Specifies an Ethernet interface and enters interface configuration mode.

Step 5

ip verify unicast source reachable-via {any [allow-default] | rx}

Example:

switch(config-if)# ip verify unicast source reachable-via any

Configures Unicast RPF on the interface for IPv4.

The any keyword specifies loose Unicast RPF.

If you specify the allow-default keyword, the source address lookup can match the default route and use that for verification.

The rx keyword specifies strict Unicast RPF.

Step 6

exit

Example:

switch(config-cmap)# exit
switch(config)#

Exits class map configuration mode.

Step 7

(Optional) show ip interface ethernet slot/port

Example:

switch(config)# show ip interface ethernet 1/3
 (Optional)

Displays the IP information for an interface.

Step 8

(Optional) show running-config interface ethernet slot/port

Example:

switch(config)# show running-config interface ethernet 1/3
 (Optional)

Displays the configuration for an interface in the running configuration.

Step 9

(Optional) copy running-config startup-config

Example:

switch(config)# copy running-config startup-config
 (Optional)

Copies the running configuration to the startup configuration.
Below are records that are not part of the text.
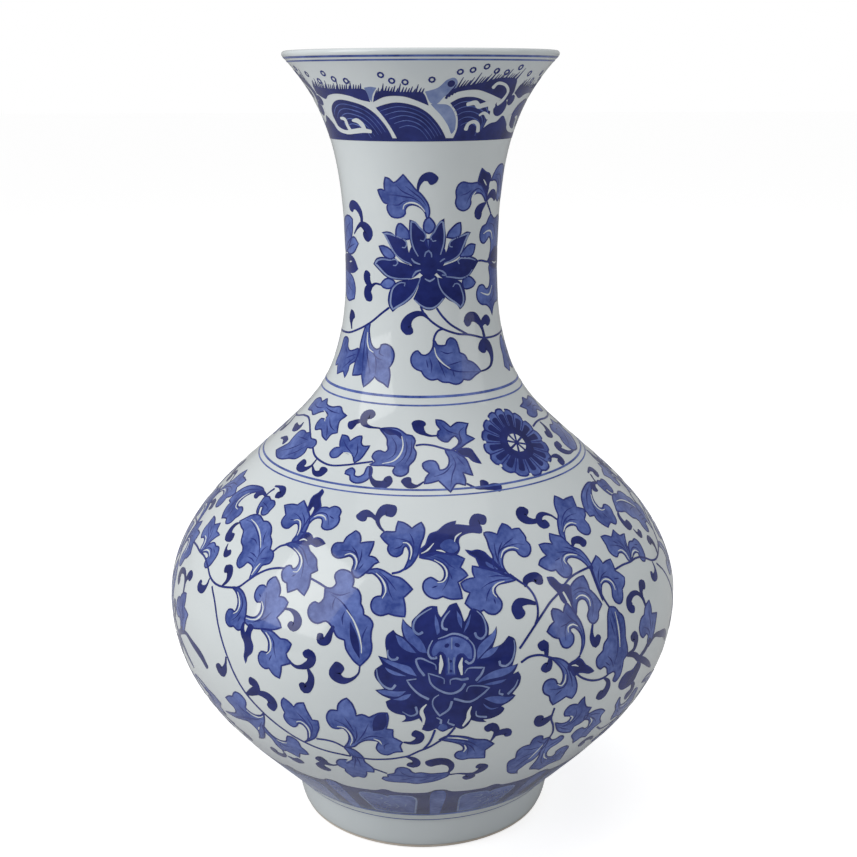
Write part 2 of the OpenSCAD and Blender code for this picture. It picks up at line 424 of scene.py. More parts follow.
def mottled(name, tint, mottle):
    material = bpy.data.materials.new(name)
    material.use_nodes = True
    nodes, links = material.node_tree.nodes, material.node_tree.links
    shader = nodes["Principled BSDF"]
    mask = nodes.new("ShaderNodeGroup")
    mask.node_tree = mottle
    for socket, key in (("Cloud size", "cloud"), ("Grain size", "grain"), ("Grain share", "share")):
        mask.inputs[socket].default_value = tint[key]
    ramp = nodes.new("ShaderNodeValToRGB")
    for stop, place, colour in zip(ramp.color_ramp.elements, ("from", "to"), ("dark", "light")):
        stop.position = tint[place]
        stop.color = tint[colour]
    links.new(mask.outputs["Mask"], ramp.inputs["Fac"])
    links.new(ramp.outputs["Color"], shader.inputs["Base Color"])
    if tint.get("bare"):
        shader.inputs["Roughness"].default_value = finish["bareRoughness"]
        return material
    shader.inputs["Roughness"].default_value = finish["roughness"]
    shader.inputs["Specular IOR Level"].default_value = finish["specular"]
    shader.inputs["Coat Weight"].default_value = finish["coatWeight"]
    shader.inputs["Coat Roughness"].default_value = finish["coatRoughness"]
    return material


# Floor, lights and camera; the floor and the backdrop are brighter to the camera than to the vase
studio = {
    "floorSize": 30.0, "floorColour": (0.62, 0.62, 0.62, 1), "floorRoughness": 0.9, "floorShine": 0.1,
    "floorGlow": 0.74, "white": (1.0, 1.0, 1.0, 1), "daylight": 0.39, "backdrop": 0.61,
    "lightsAimAt": (0, 0, 0.2),
    "camera": (0.0, -0.63825, 0.3668), "pitch": 75.17, "yaw": -0.33, "roll": 0.15, "lens": 55.35,
    "sensor": 36,
}
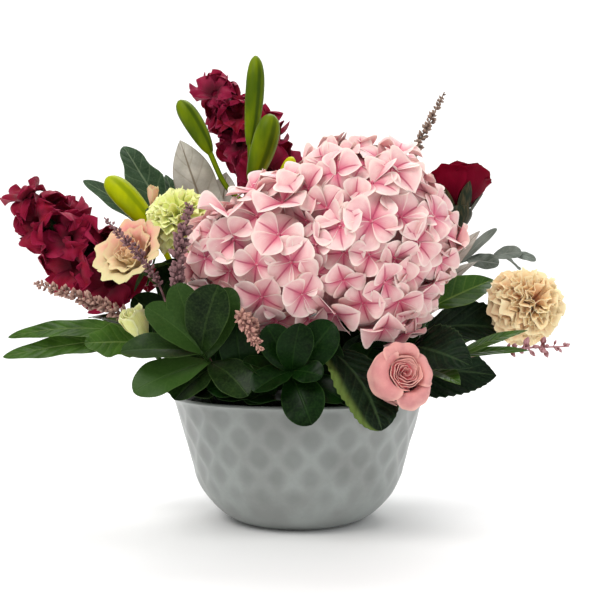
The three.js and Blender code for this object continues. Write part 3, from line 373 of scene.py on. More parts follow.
def petal_finish(
    name,
    body,
    heart,
    edge,
    glow=0.7,
    midrib=0.6,
    spread=0.25,
    rim=0.22,
    rim_strength=0.8,
    vary=0.25,
    veins=0.3,
    shine=0.2,
    velvet=0.1,
    crease=0.0,
    calyx=None,
):
    """Soft petals: a deeper heart and mid-vein, fine lengthwise veins and a paler rim.

    A calyx colour dyes the parts whose seed is 0.
    """
    f = Finish(name)
    across, along, seed, _ = f.place()
    side = f.maths("ABSOLUTE", across)
    cloud = f.noise(7)
    fine = f.noise(1.2)
    base = f.mix(f.ramp(cloud, 0.3, 0.7), body, blend(body, edge, 0.35))
    base = f.mix(f.times(f.ramp(seed, 0.0, 1.0), vary), base, edge)
    root = f.ramp(along, 0.02, glow, 1.0, 0.0)
    stray = f.scaled(cloud, 0.5, 0.7)
    colour = f.mix(f.times(root, f.times(stray, 0.85)), base, heart)
    line = f.times(f.ramp(side, 0.0, spread, 1.0, 0.0), f.ramp(along, 0.1, 1.0, 1.0, 0.1))
    colour = f.mix(f.times(line, midrib), colour, heart)
    wander = f.scaled(fine, 1.4, f.times(across, 7.0))
    comb = f.maths("ABSOLUTE", f.maths("SINE", f.times(wander, math.pi)))
    vein = f.times(f.ramp(comb, 0.0, 0.35, 1.0, 0.0), f.ramp(along, 0.1, 0.9, veins, 0.0))
    colour = f.mix(vein, colour, heart)
    border = f.maths("MAXIMUM", f.ramp(side, 1 - rim, 1.0), f.ramp(along, 1 - 0.6 * rim, 1.0))
    colour = f.mix(f.times(border, rim_strength), colour, edge)
    if crease:
        thread = f.times(f.ramp(side, 0.02, 0.1, crease, 0.0), f.ramp(along, 0.7, 1.0, 1.0, 0.3))
        colour = f.mix(thread, colour, tuple(0.75 * c for c in heart))
    if calyx:
        colour = f.mix(f.ramp(seed, 0.0, 0.015, 1.0, 0.0), colour, calyx)
    height = f.scaled(comb, 0.4, f.times(fine, 0.5))
    f.bump(height, 0.25, 0.5)
    return f.made(
        colour,
        f.scaled(fine, 0.2, 0.45),
        Subsurface_Weight=0.1,
        Subsurface_Radius=(1.0, 0.45, 0.35),
        Subsurface_Scale=0.002,
        Sheen_Weight=velvet,
        Specular_IOR_Level=shine,
    )


def leaf_finish(
    name,
    dark,
    light,
    rib,
    pairs=7,
    slant=1.3,
    quilt=0.4,
    rough=0.34,
    rib_strength=0.6,
    shine=0.28,
    vary=0.45,
    edge=0.45,
    patch=1.0,
    painted_lit_margin=None,
):
    """Leaves: a paler midrib and side veins, a quilted blade and a duller, paler underside.

    A lit margin colour paints light on one side of the leaf with the lowest seed, the side that
    faces the lamps. The seed, times vary, also lightens the whole leaf: random tone where seeds are
    random, painted light where the tables give a high seed and painted shade where they give a low
    one.
    """
    f = Finish(name)
    across, along, seed, under = f.place()
    side = f.maths("ABSOLUTE", across)
    patches = f.noise(16, 4)
    fine = f.noise(1.6)
    colour = f.mix(f.ramp(patches, 0.3, 0.75, 0.0, patch), dark, light)
    # a higher seed lightens the whole leaf; where the tables give the seed, this is painted light
    # for a leaf facing the lamps and painted shade for a low seed
    colour = f.mix(f.times(seed, vary), colour, light)
    cell = f.maths("FRACT", f.scaled(side, -slant, f.times(along, pairs)))
    off = f.maths("ABSOLUTE", f.maths("SUBTRACT", cell, 0.5))
    vein = f.ramp(off, 0.02, 0.1, 1.0, 0.0)
    colour = f.mix(f.times(vein, 0.3 * rib_strength), colour, rib)
    middle = f.ramp(side, 0.02, 0.08, 1.0, 0.0)
    colour = f.mix(f.times(middle, rib_strength), colour, rib)
    mottled = f.times(f.ramp(fine, 0.35, 0.75), 0.12)
    colour = f.mix(mottled, colour, rib)
    colour = f.mix(f.ramp(side, 0.93, 0.99, 0.0, edge), colour, rib)
    if painted_lit_margin:
        # painted light: a lit strip on one half of the leaf with the lowest seed, the half that
        # faces the lamps
        lit_strip = f.times(f.ramp(across, 0.5, 0.85, 0.0, 0.9), f.ramp(seed, 0.13, 0.16, 1.0, 0.0))
        colour = f.mix(lit_strip, colour, painted_lit_margin)
    colour = f.mix(f.times(under, 0.5), colour, blend(light, rib, 0.25))
    height = f.scaled(f.ramp(off, 0.0, 0.4), quilt, f.times(middle, -0.6))
    height = f.scaled(fine, 0.08, height)
    f.bump(height, 0.8, 0.6)
    dull = f.scaled(patches, 0.16, f.scaled(under, 0.25, rough - 0.08))
    return f.made(colour, dull, Specular_IOR_Level=shine)


def stem_finish(name, dark, light, joints=0.0, rough=0.45):
    """Stems, calyxes and buds: lengthwise streaks, with a blush of the second colour."""
    f = Finish(name)
    _, along, _, _ = f.place()
    streak = f.noise(2.2, 3, (1, 1, 6))
    fine = f.noise(0.9)
    colour = f.mix(f.ramp(streak, 0.35, 0.7), dark, light)
    colour = f.mix(f.times(f.ramp(along, 0.5, 1.0), joints), colour, light)
    f.bump(f.scaled(fine, 0.4, streak), 0.35, 0.5)
    return f.made(colour, f.scaled(fine, 0.2, rough - 0.1), Specular_IOR_Level=0.2)


def lily_finish(name, body, ribbed, tip, opening=None):
    """Lily buds: three broad lengthwise seams, and a yellower flank and tip.

    An opening colour dyes the buds whose seed is over 0.6.
    """
    f = Finish(name)
    across, along, seed, _ = f.place()
    wave = f.maths("COSINE", f.times(across, 3 * math.pi))
    cloud = f.noise(14, 3, (1, 1, 3))
    fine = f.noise(0.8, 2, (1, 1, 8))
    colour = f.mix(f.ramp(cloud, 0.3, 0.7), body, tip)
    colour = f.mix(f.ramp(wave, 0.55, 1.0, 0.0, 0.75), colour, ribbed)
    colour = f.mix(f.ramp(along, 0.75, 1.0, 0.0, 0.6), colour, tip)
    if opening:
        colour = f.mix(f.ramp(seed, 0.58, 0.62, 0.0, 0.85), colour, opening)
    f.bump(f.scaled(fine, 0.5, wave), 0.2, 0.4)
    return f.made(colour, f.scaled(fine, 0.15, 0.36), Specular_IOR_Level=0.08)


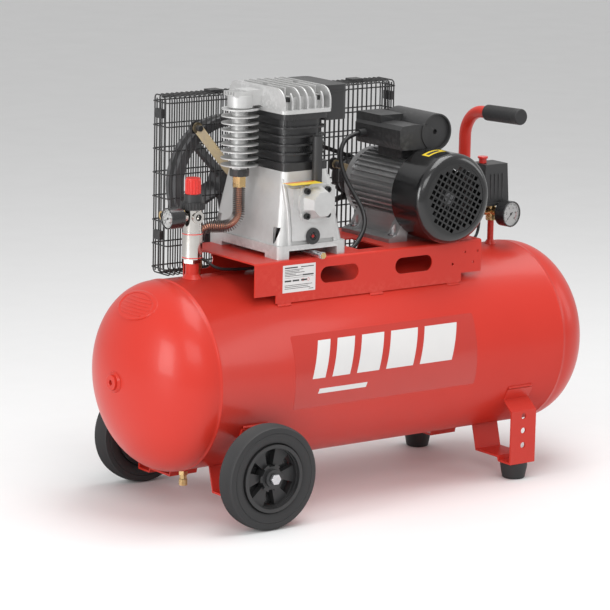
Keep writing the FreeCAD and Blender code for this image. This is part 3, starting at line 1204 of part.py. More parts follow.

Configuration Examples for Unicast RPF

The following example shows how to configure loose Unicast RFP for IPv4 packets: 

no system urpf disable
interface Ethernet1/3
  ip address 172.23.231.240/23
  ip verify unicast source reachable-via any

The following example shows how to configure strict Unicast RPF for IPv4 packets: 

no system urpf disable
interface Ethernet1/2
  ip address 172.23.231.240/23
  ip verify unicast source reachable-via rx

Verifying the Unicast RPF Configuration

To display Unicast RPF configuration information, perform one of the following tasks:

Command

Purpose

show running-config interface ethernet slot/port

Displays the interface configuration in the running configuration.

show running-config ip [all]

Displays the IPv4 configuration in the running configuration.

show startup-config interface ethernet slot/port

Displays the interface configuration in the startup configuration.

show startup-config ip

Displays the IP configuration in the startup configuration.